Pelo GrassFED compreender a criação de bovinos predominantemente no pasto com possibilidade de terminação em confinamento (até 100 dias), toda pecuária brasileira apresenta aptidão natural para este sistema produtivo. Ainda, por apresentar 66% das áreas de florestas preservadas, o Brasil situa-se na confortável classificação global de pecuária sustentável.

Em um mundo “savingthegreen” onde já existe demanda significativa para carne vegetal, a carne GrassFED, por muitos desacreditada, traduz-se hoje em uma robusta oportunidade mercadológica para o rebanho brasileiro de 214,69 milhões de cabeças de bovinos.

É inegável a grandiosidade do Brasil na produção e consumo de carne bovina, estando atrás apenas dos EUA no ranking mundial de produção (10,96 x 12,28 milhões de toneladas, respectivamente), onde 80% desta abastece o mercado interno. Segundo a ABIEC, a produção de carne no Brasil em 2018 cresceu 12,8% em relação a 2017, abatendo 44,23 milhões de cabeças de gado com rendimento médio de carcaça entre 51,3% e 54,3% e peso de carcaça de 250 kg.

No entanto, para oferta consistente de carne de qualidade há premissas biológicas fundamentais: abate de animais jovens (até 30 meses de idade) e acabamento de gordura uniforme (Espessura de Gordura Subcutânea acima de 7 mm), evitando assim a formação de pontes cruzadas de colágeno e “cold-shortenning”. Entretanto, ao analisar os abates 2018 da maior Indústria Frigorífica do Brasil (JBS Friboi), observamos que 37% eram animais jovens e apenas 2% possuíam EGSuniforme (Figura 1),sendo esta a razão da carne produzida no Brasil ser classificada como commodities nos padrões internacionais, pois apesar de competitiva pela escala e baixo custo de produção,não possui valor agregado na exportação por sérios comprometimentos na maciez.
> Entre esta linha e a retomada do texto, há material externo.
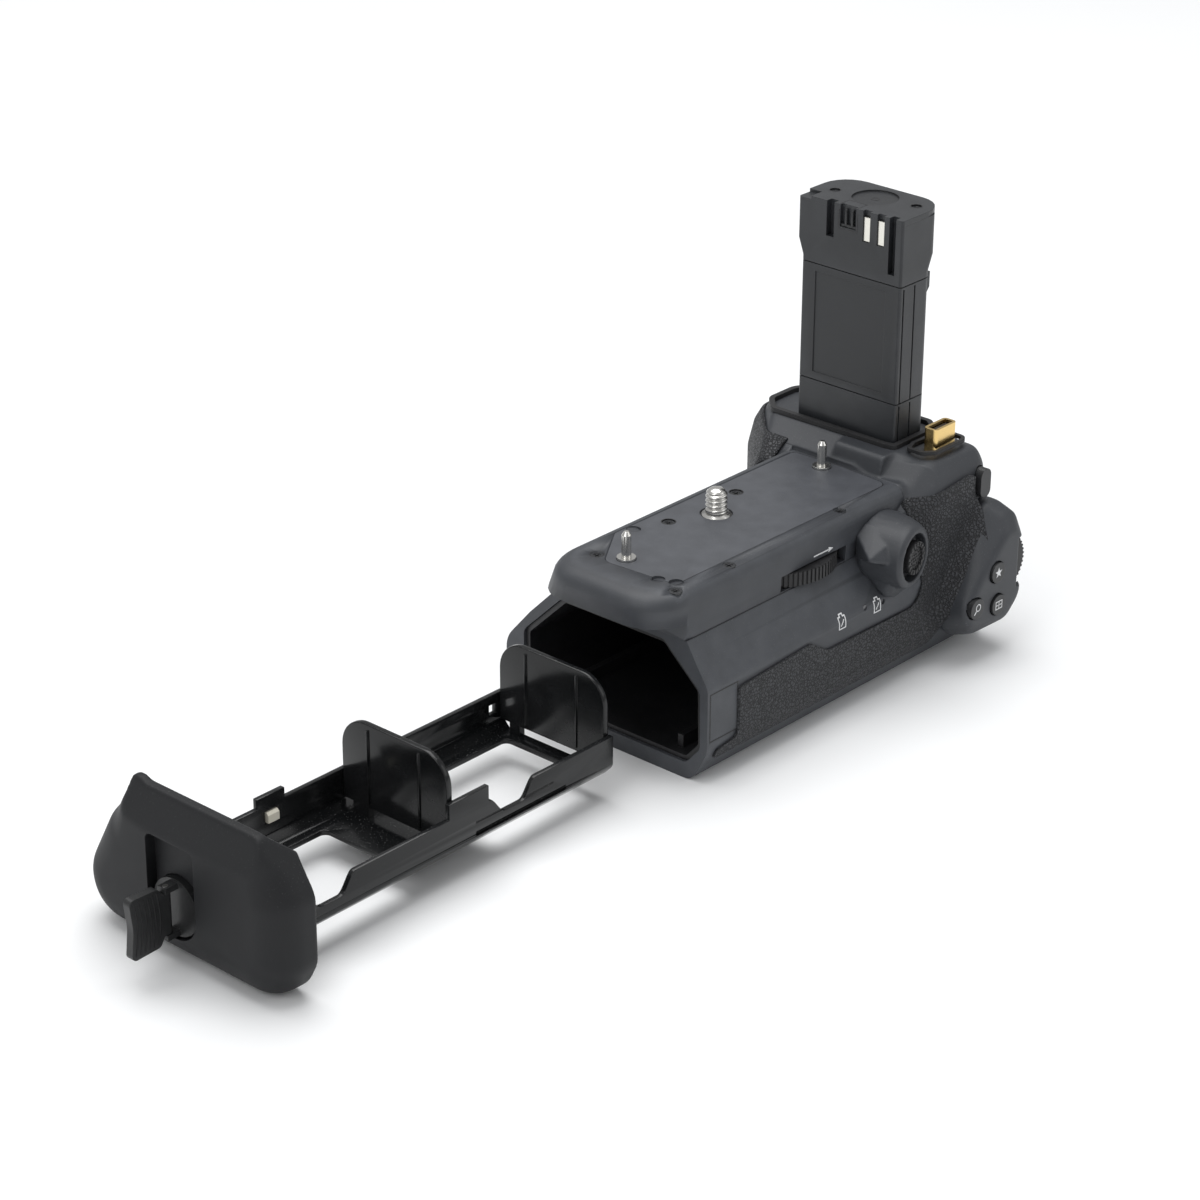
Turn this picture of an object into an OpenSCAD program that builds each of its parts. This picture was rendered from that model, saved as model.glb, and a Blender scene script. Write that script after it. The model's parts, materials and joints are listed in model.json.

A importância da maciez da carne bovina para mercados de valor agregado é absoluta, pois é cerne da decisão de recompra do consumidor. Embora a maciez seja característica de herdabilidade moderada a alta, de nada adianta tecnologias avançadas tais como seleção genômica ou sistema GrassFED se o sistema produtivo não possibilitar abate até a idade limite com EGS, pois o produto final carne será duro. Quanto pior a qualidade da carne bovina, mais provável a migração do consumidor para carnes baratas e padronizadas como de suínos e aves.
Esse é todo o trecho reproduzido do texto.